Hymn Story: So, Send I You

Margaret Clarkson traveled to northern Ontario, Canada as a young twenty-three-year-old woman to work as a school teacher in a gold-mining camp town. 

Edith Margaret Clarkson

With her family and friend’s miles away, one can imagine the loneliness that set in.

Clarkson later said, “ “I experienced deep loneliness of every kind—mental, cultural and particularly, spiritual—I found no Bible-teaching church fellowship, and only one or two isolated Christians, in those years. Studying the Word one night and thinking of the loneliness of my situation, I came to John 20, and the words ‘So send I you.’ Because of a physical disability I could never go to the mission field, and this was where He had sent me. I had written verse all my life, so [in 1954] it was natural for me to express my thoughts in a poem.”
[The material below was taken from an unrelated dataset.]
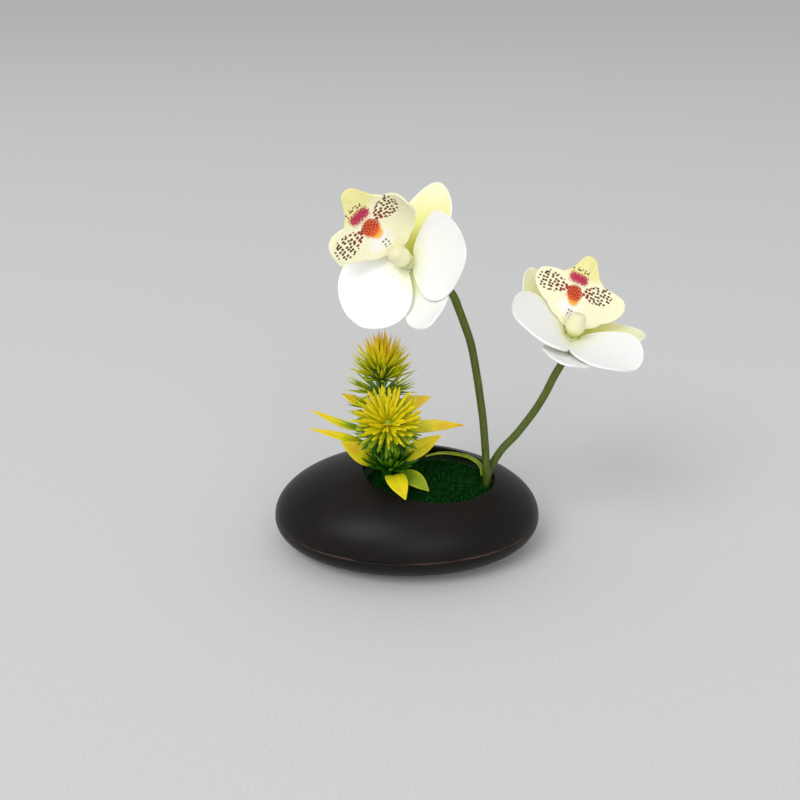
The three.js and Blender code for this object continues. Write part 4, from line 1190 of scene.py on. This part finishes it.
def leaf(points, face, thick, half_width, fold, vein):
    """A flat loop across a route: sideways is square to the route and the way the face looks, the
    fold lifts each point by its distance from the midrib, and veins ripple across the width."""
    path = route(points, LEAF_ROWS)
    ahead = tangents(path)
    sideways = unit(np.cross(ahead, np.array(face, float)))
    normal = np.cross(sideways, ahead)
    length = np.linalg.norm(np.diff(path, axis=0), axis=1).sum()
    along = np.linspace(0, 1, LEAF_ROWS)[:, None]
    closing = rounded_end(along * length, 0.6) * rounded_end((1 - along) * length, 0.9)
    half = half_width(along) * closing
    radius = np.minimum(thick / 2 * closing, half)
    across = leaf_flat * (half - radius) + leaf_bulge * radius
    side = across / np.maximum(half, 1e-6)
    middle = half.max()
    rib = -0.22 * np.exp(-((across / 0.5) ** 2)) * closing
    rise = fold * (np.abs(across) - 0.4 * middle) * closing + rib
    rise = rise + vein * np.cos(side * LEAF_VEINS) * closing * (1 - side**4)
    rise = rise + leaf_lift * radius * (1 - 0.25 * side**2)
    place = path[:, None] + across[..., None] * sideways[:, None] + rise[..., None] * normal[:, None]
    return place, along + 0 * side, side


# %% Leaves in place
LEAVES = [
    ([(-17, 1, 64.4), (-29, -1.5, 66.5), (-49.2, 0, 75.1)], 5, SKYWARDS, 0.2, 0.8),
    ([(-14.2, -2.6, 53), (-30, -8, 62.8), (-49.4, -8, 68.5)], 5.5, SKYWARDS, 0.25, 0.85),
    ([(-13.8, -4.6, 46), (-20, -9, 53), (-33.4, -14, 63.9)], 11, FORWARDS, 0.45, 0.85),
    ([(-17.4, 3.6, 75.6), (-25.7, 3.5, 78.5), (-33.7, 5, 82.3)], 6, SKYWARDS, 0.4, 0.95),
    ([(-8.6, 0.6, 62.6), (10.5, 0, 66.2), (29.6, 2, 65.8)], 7, FORWARDS, 0.3, 0.92),
    ([(-5.2, -7.4, 49), (1.3, -8, 54.1), (17.4, -8, 64.9)], 9, FORWARDS, 0.55, 0.82),
    ([(-11.2, 3.6, 70), (2, 6, 76), (12.5, 8, 79.2)], 9, FORWARDS, 0.4, 0.86),
    ([(-8.4, -11.2, 43), (-6.6, -19, 47), (-0.8, -34.2, 41.9)], 11, SKYWARDS, 0.55, 0.76),
    ([(-6.8, -9, 42), (1, -13, 43.6), (11.2, -22, 40.2)], 10, SKYWARDS, 0.36, 0.43),
]
PETIOLE, LEAF_END, BLADE_START = 0.8, 0.3, 0.12
LEAF_FOOT_FULLNESS, LEAF_TIP_FULLNESS = 0.7, 1.15
MARGIN_RIPE = 0.7
for number, (points, width, face, base, end) in enumerate(LEAVES, 1):
    blade_part = lambda along: np.clip((along - BLADE_START) / (1 - BLADE_START), 0, 1)
    swell = lambda part: np.clip(np.sin(np.pi * part**0.8), 0, 1) ** (
        LEAF_FOOT_FULLNESS + (LEAF_TIP_FULLNESS - LEAF_FOOT_FULLNESS) * part
    )
    half_width = lambda along: (
        PETIOLE + (LEAF_END - PETIOLE) * blade_part(along) + (width / 2 - PETIOLE) * swell(blade_part(along))
    )
    shape, along, side = leaf(points, face, 0.8, half_width, 0.12, 0.05)
    ripe = base + (end - base) * soft(along, 0.05, 0.75)
    ripe = ripe + (MARGIN_RIPE - ripe) * 0.6 * np.abs(side) ** 5
    piece(f"leaf_{number}_moulded", leaf_finish, "leaf_yellow", [f"leaf_{number}"], shape, ripe=ripe)
print("leaves:", len(LEAVES))

# %% Grass blade
GRASS_ROUTE = [(40.2, 1.6, 36), (39.4, 4.6, 40.2), (34.6, 10.4, 42.4), (26.6, 16, 42.2), (18, 18.4, 41.6),
               (9.5, 16.6, 40.6)]
grass_half = lambda along: 1.2 * (1 - 0.7 * along**3)
shape, along, side = leaf(GRASS_ROUTE, SKYWARDS, 0.6, grass_half, 0.1, 0.03)
ripe = 0.33 + 0.1 * along
ripe = ripe + (MARGIN_RIPE - ripe) * 0.8 * np.abs(side) ** 4
piece("grass_blade_moulded", leaf_finish, "leaf_yellow", ["grass_blade"], shape, ripe=ripe)
print("grass blade triangles:", added["grass_blade_moulded"])

# %% [markdown]
# ## Floor and light
#
# A plain pale floor, much larger than the view, and two big soft lights, a strong one high on the left
# and in front and a weaker one lower in front, whose shadows are faint and wide. An even sky lights
# everything else. The picture is shown as it is, without a film curve, so that the white petals stay
# white.

# %% Floor
FLOOR_HALF = 40
floor_finish, tree, shader = new_finish("matt board, pale", IOR=1.5, Roughness=0.8)
place = add(tree, "TexCoord").outputs["Object"]
speckle = add(tree, "TexNoise", {"Vector": place, "Scale": per(1.5), "Detail": 2})
tint = add(tree, "ValToRGB", {"Fac": speckle}, [(0.3, "#d2d2d1"), (0.7, "#d8d8d7")])
feed(tree, shader, {"Base Color": tint})
corners = [(-FLOOR_HALF, -FLOOR_HALF, 0), (FLOOR_HALF, -FLOOR_HALF, 0), (FLOOR_HALF, FLOOR_HALF, 0),
           (-FLOOR_HALF, FLOOR_HALF, 0)]
floor_mesh = bpy.data.meshes.new("floor")
floor_mesh.from_pydata(corners, [], [(0, 1, 2, 3)])
floor_mesh.materials.append(floor_finish)
floor = bpy.data.objects.new("floor", floor_mesh)
bpy.context.scene.collection.objects.link(floor)
floor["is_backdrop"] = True

# %% Light
SKY_COLOUR, SKY_STRENGTH = (0.98, 0.99, 1, 1), 0.62


def soft_light(name, place, size, power, aim=(0.01, 0, 0.08)):
    """A square area light that looks at the arrangement."""
    data = bpy.data.lights.new(name, "AREA")
    data.size = size
    data.energy = power
    made = bpy.data.objects.new(name, data)
    made.location = place
    made.rotation_mode = "QUATERNION"
    direction = made.location.copy()
    direction.x, direction.y, direction.z = (aim[i] - place[i] for i in range(3))
    made.rotation_quaternion = direction.to_track_quat("-Z", "Y")
    bpy.context.scene.collection.objects.link(made)
    return made


soft_light("key", (-2.0, -2.6, 3.4), 2.4, 84)
soft_light("fill", (0.8, -3.6, 1.5), 2.4, 34)
sky = bpy.data.worlds.new("sky")
sky.use_nodes = True
background = sky.node_tree.nodes["Background"]
background.inputs["Color"].default_value = SKY_COLOUR
background.inputs["Strength"].default_value = SKY_STRENGTH
bpy.context.scene.world = sky
bpy.context.scene.view_settings.view_transform = "Standard"
print("lights:", len(bpy.data.lights))

# %% [markdown]
# Last, the sizes.

# %% Sizes and finish
print("triangles added:", sum(added.values()))
size = {"cad": [list(corner) for corner in cad_box], "visual": [list(corner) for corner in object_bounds()]}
While reading the scriptures one evening, God spoke to her in the scripture found in John 20:21.  She focused on the phrase, “So Send I You.”

She realized that this was where God had sent her and this was her mission field, no matter how lonely it was. 

She began to write her thoughts down, which resulted in the birth of the beautiful poem that became this hymn.  She would go on to write many poems and articles over the years. 

She also shared, ““Some years later [in 1963] I realized that the poem was really very one-sided; it told only of the sorrows and privations of the missionary call and none of its triumphs. [So,] I wrote another song in the same rhythm so that verses could be used interchangeably, setting forth the glory and the hope of the missionary calling. This was published in 1963. Above all I wish to be a biblical writer, and the second hymn is the more biblical one.”

For over thirty years, she worked with the Toronto, Canada public school system in a variety of capacities. 

Margaret Clarkson had always longed to go to a foreign mission field but was unable due to a physical disability.  However, her ministry as a writer and educator have done much for the kingdom of God.